Механизмы в голове | страница 38



Образованный голос ласкает ухо, как шелк, но мать почти не слышит последних слов. Она понимает одно: ей не разрешат повидаться с ее ребенком, находящимся так близко, возможно, даже на расстоянии оклика, упрятанным за всеми этими невидимыми преградами медицинской власти и дисциплины. Глаза ее застилает пелена, она уже толком не видит, куда идет; но это не имеет значения — муж берет ее под руку и твердо выводит за дверь.

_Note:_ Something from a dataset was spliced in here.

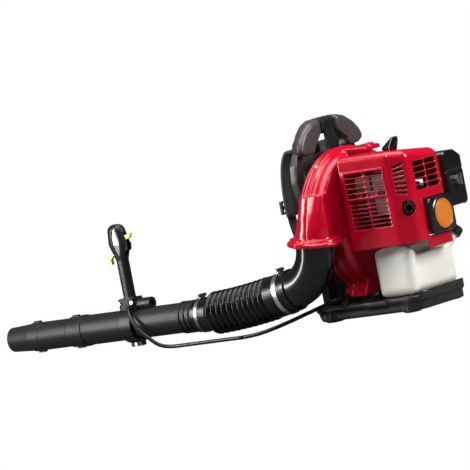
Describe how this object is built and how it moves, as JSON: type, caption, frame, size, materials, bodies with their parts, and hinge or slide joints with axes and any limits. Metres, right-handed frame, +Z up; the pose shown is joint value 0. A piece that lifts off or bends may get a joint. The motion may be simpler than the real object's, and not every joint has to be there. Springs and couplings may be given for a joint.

— Мы во всем должны руководствоваться советами доктора, — говорит он. Тут она слышит, как он отказывается от приглашения пообедать в частном доме главврача: — Благодарю сердечно; нет. Мы как раз успеем на экспресс из Лозанны.

Дрожа, она идет по начищенному коридору, опираясь на неумолимую руку супруга. Служителя в белом халате, который их провожает, она не видит. Она чувствует себя очень старой, ей холодно, несмотря на жару. Теперь впереди у нее лишь тяжелое, изнурительное путешествие на поезде обратно, в пустой дом.

Избавившись от пожилой пары, главврач испытывает облегчение. Он успел вполне примириться с мыслью о том, что они пожалуют к нему обедать. Дождавшись, пока до него перестанет доноситься шум увозящей их машины, он тут же открывает дверь в сад и выходит на солнце. Его дом недалеко, на берегу озера. Когда он идет туда, каждый встречный останавливается поприветствовать его, полюбоваться видным, умным, преуспевающим, жизнерадостным врачом, его элегантной, атлетической походкой.

Тем временем мадемуазель Зели в своей комнате собирается на обед. Это пухлая, тяжеловесная с виду девушка двадцати с небольшим лет, напоминающая скорее невероятно растолстевшего ребенка. Тело ее кажется неповоротливым, как у малыша, а в лице присутствует детская простота с примесью лукавства. Цвет лица бледный, нездоровый, волосам не помешал бы шампунь. В целом вид у нее довольно неряшливый: чулки гармошкой, сзади между белой льняной юбкой и блузкой в горошек зияет просвет. Приставленная к ней медсестра, сидящая у окна за каким-то вышиванием, внезапно кидает на нее взгляд, вскакивает и нетерпеливо поправляет на ней одежду.

— Вы что это, мадемуазель, сами за собой следить не можете? — говорит она ворчливым тоном. — Я вас только в порядок приведу, как тут же опять все насмарку. Да и волосы тоже — вы их еще не причесали. А руки — руки вы помыли перед обедом? Дайте-ка я посмотрю; ну конечно, нет. А ну-ка, давайте, как следует поскребите щеткой, а то ногти совсем черные.

И она слегка подталкивает девушку к умывальнику.